5. Link analytics to other corporate data. An analytics environment that stands alone has a limited life span and limited usefulness. Nevertheless, it is a real temptation to view analytics as a stand-alone application. Remember, however, that a superficial attempt at integration always yields disappointing results and leads to faulty decision- making. Thorough integration of data is required, for example at data structure, data code, and reference table, calculation, and semantics levels. This integration is necessary for compatibility, consistency, and uniformity.

6. Business analytics depends on historical, as well as current data.
Historical corporate data is very important for providing insight and perspective, especially in the area of customer service. History about customers is important because consumers the world over are creatures of habit. The habits they form early in life are the key to their lifetime buying patterns. Understand a customer’s history and you are in a position to predict the future. And once a corporation can anticipate the tastes and dislikes of a customer, then it can be proactive, not reactive.
All this depends on historical data being readily available for analytic applications. Here, volume is a huge issue. As a rule, inactively used data far exceeds actively used data. Because of the cost of storage, be prepared to store inactive data in an inexpensive location. Usually, historical data has little or no documentation. Metadata describing the historical data needs to be stored for future analysis.

7. Transaction performance must be factored into the analytics environment before the system is built. Systems performance is always a key issue. In the online environment, performance means two to three seconds response time. In the data-mining world, responses may take longer. Performance expectations need to be spelled out at the start of the analytics exercise so that there will be no surprises at the final delivery of the system. The performance expectations of the organization are usually outlined in what is called a service level agreement (SLA). SLAs often include system availability parameters as well as performance parameters. It is noteworthy that the SLA for analytics will be different from the SLAs for other processing initiatives.
Merely adopting the SLA found in the online environment will not suffice because the analytics workload is fundamentally different.

8. Analytics can be purchased, developed internally, or both. It is tempting to say that analytics software developed by an external vendor can be purchased off the shelf. There is much to recommend this approach. First, there is no development time. Second, the software is maintained by the vendor. Finally, the talent for developing such software is not usually available internally.
But there are some problems with purchasing one-size-fits-all analytics solutions. The first problem: what competitive advantage is there in buying software that everyone else in the industry has access to? Another disadvantage: if a third-party vendor builds and maintains the software, how responsive to changes will the vendor be? One alternative is to purchase some portions of your analytics software and develop other parts internally.

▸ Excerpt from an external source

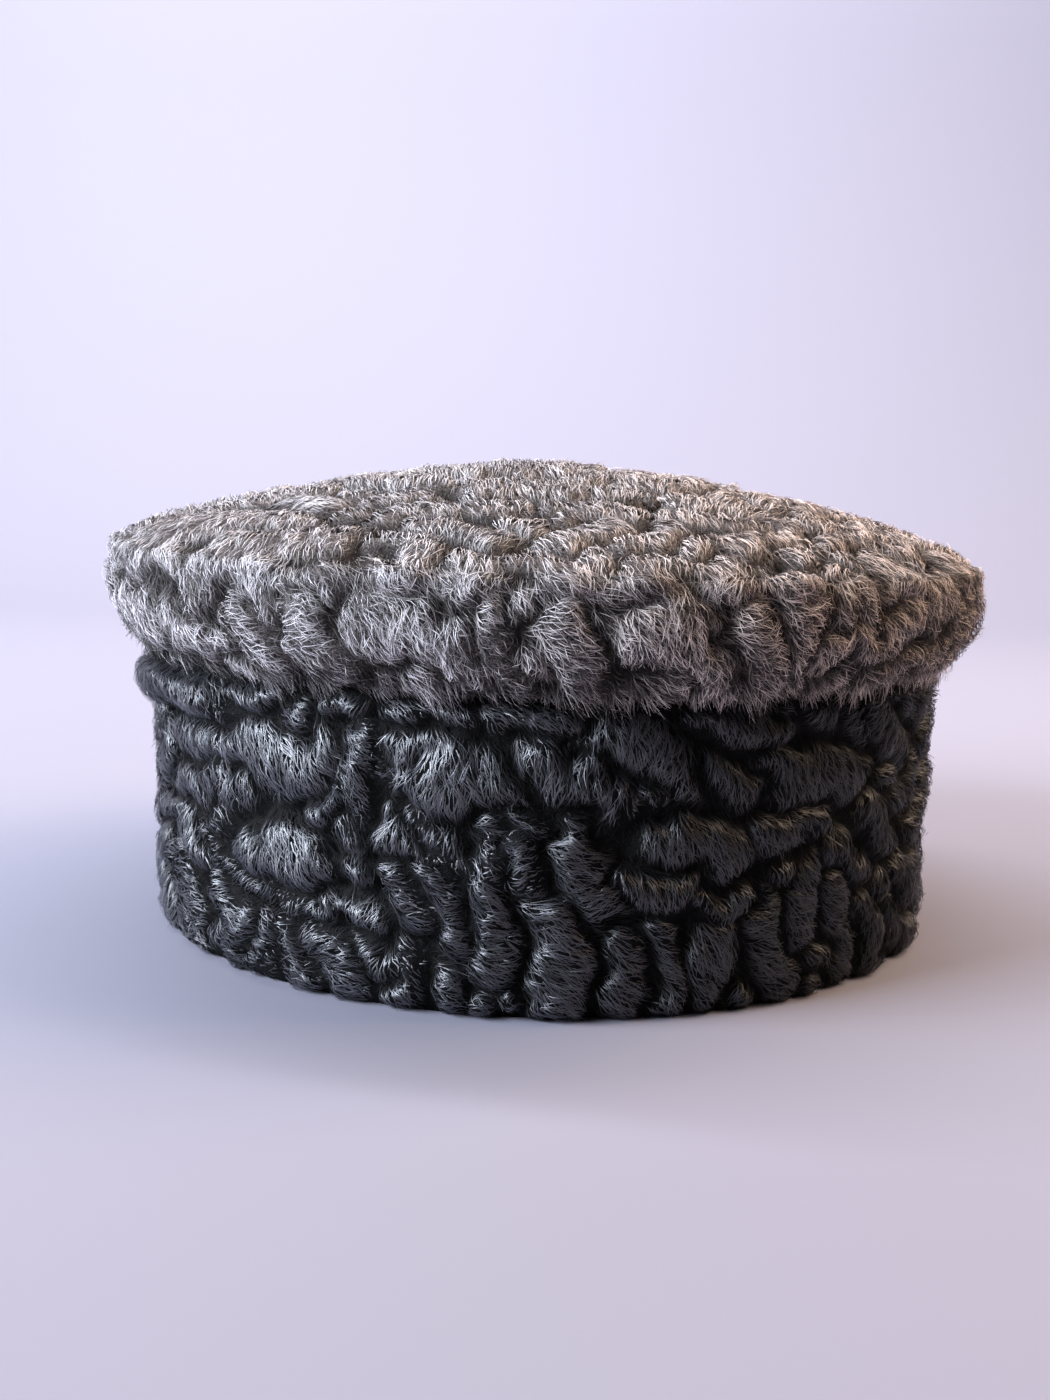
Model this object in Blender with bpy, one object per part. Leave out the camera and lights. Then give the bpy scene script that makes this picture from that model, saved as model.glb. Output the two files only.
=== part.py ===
"""Karakul hat: a black curled-pelt band, and a wider grey crown made of a side strip and a domed top.

Each piece is a skin with its fleece on the outside. The fleece lies in rolls, as karakul does: every roll
is a bowed stroke with a round back and a crease along its edges. The rolls that show in front are charted,
one row each, and the rest of the pelt is filled with rolls grown from a fixed seed.

The plan is an oval. A turn is in degrees round it, 0 at the front and 90 at +X. An offset is in mm, square
to the oval, and positive is outwards.
"""

import math

import bmesh
import bpy
import numpy as np

MM = 0.001

# The oval plan: half its width, left to right, and half its depth, front to back.
HALF_WIDTH = 97.5
HALF_DEPTH = 103.5

# Between two pieces that meet.
PAIR_GAP = 0.35

# Fleece height in a crease, over the skin.
CREASE = 0.8

# Band: an upright wall that flares a little towards the top.
BAND_HEIGHT = 66.0
BAND_SKIN = 3.0
BAND_SKIN_OFFSET = -5.3
BAND_FLARE = 0.5
BAND_FLEECE = 5.0
BAND_FOOT_ROUND = 3.5
BAND_TOP_ROUND = 4.0
BAND_TOP_SHARE = 0.35
BAND_SEAM_TURN = 60.0
BAND_SEAM_WIDTH = 2.5
BAND_SEAM_SHARE = 0.6

# Crown side: the skin's section, as offset and height, is one Bezier curve from joint to seam.
SIDE_SECTION = ((-5.6, 66.35), (1.2, 68.2), (9.8, 77.5), (5.2, 89.8))
SIDE_SKIN = 2.4
SIDE_FLEECE = 4.2
SIDE_JOINT_ROUND = 11.0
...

Internal development may be as simple as having information put on a spreadsheet.

9. Analytics are intuitive and may defy standardized systems design. Try as the systems developer may, a certain (and important!) part of analytics is informal. This is the area in which creative minds that use the analytics system branch out and extend its functionality. To a limited degree, spreadsheets capture this aspect of analytic processing. And those spreadsheets are found in the desks of a few individuals. This could be where you find real competitive advantage.
There are several problems with trying to incorporate informal analytics with formal analytics. For example, the statement of the problem being addressed by the informal part of the system is fluid.
By the time the informal aspect is formalized, it has changed. Information that is useful today may not be useful tomorrow.

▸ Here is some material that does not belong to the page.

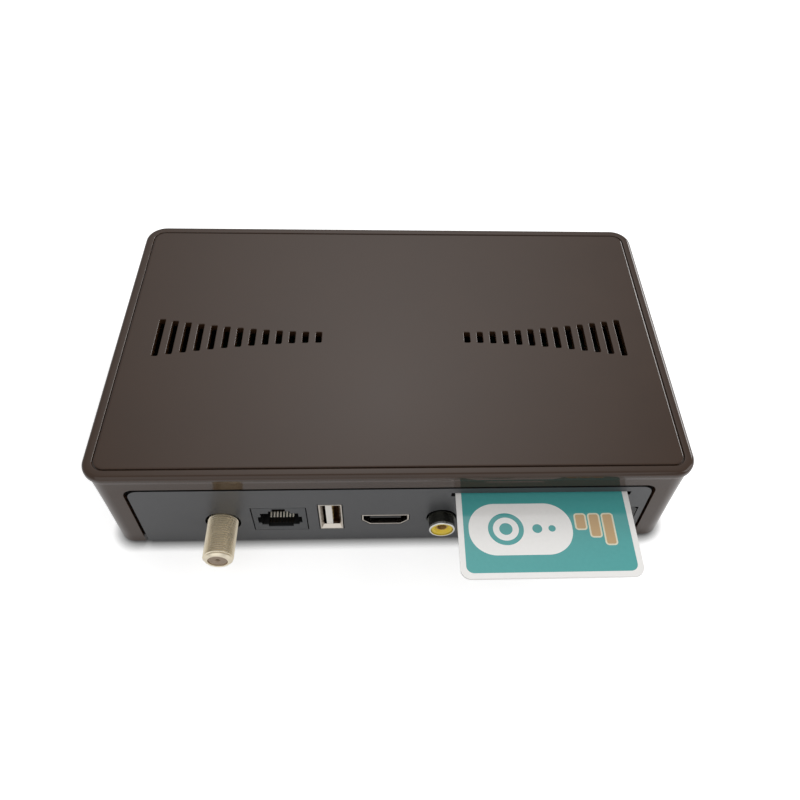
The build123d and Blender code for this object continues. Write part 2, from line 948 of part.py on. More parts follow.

10. Analytics must address both current and future requirements. In order to be successful, analytics must not be locked into a rigid set of requirements. When analytics software becomes static, the solutions it provides quickly lose their immediacy and value. The technical and design foundation of analytics must accommodate change – and rapid change at that.
Analytics for operational functions are linked through financial processes to strategic analytics. It is in analytics that the payoff of information processing becomes apparent, unlike the data warehouse environment, where cost justification is difficult to achieve. The analytics environment has two levels – a micro level and a macro level. Both levels have important value to decision-making.

So, analytics are flexible, actionable, real-time, accessible and integrated. They transform data into information into knowledge into action. Recent experience of implementations show by following these five steps you can help ensure success:

Step 1: Start with a business case
The challenge: to define the specific value proposition and the business benefits, based upon best practices and research. Focus on value-creating analytics across the value chain. The benefits should link the analytics investment to corporate value drivers and ROI.

Step 2: Plan your information strategy
Define with users (internal and external) their information requirements. Outline your target technical architecture. Formulate a clear process for mapping information needs to technical solutions. Identify common usage patterns and align them with the proposed solutions.

Step 3: Agree on governance and structure
Seek best practices for defining and implementing internal governance structures to guide business user and technology communities. Governance issues include: accountability and collaboration, and information governance – data stewardship, information consistency, security, and communication.

Step 4: Draft the architectural blueprints for conceptual and logical design
This blueprint serves as a framework and set of best practices to aid the definition of an integrated data model, set of information management processes, integration services, and analytical application architecture.
This will support vendor and technology decisions.

Step 5: Take action!
Appoint a highly skilled and motivated project team. Deliver in small, high-impact, end-to-end solutions. Follow up quickly with timely training and skills development. Follow a solid methodology for sound project execution. Pay particular attention to the integration requirements of your ERP, CRM, and related applications.

These steps sound very formal. They are! Don’t forget, many of these steps become iterative. For those parts of the analytics suite which are hard- wired into the organization and which support business processes on which others depend, structure and development discipline is essential.
However, do leave scope for the individual to experiment and innovate. These one-off initiatives could be the secret to your future competitive advantage!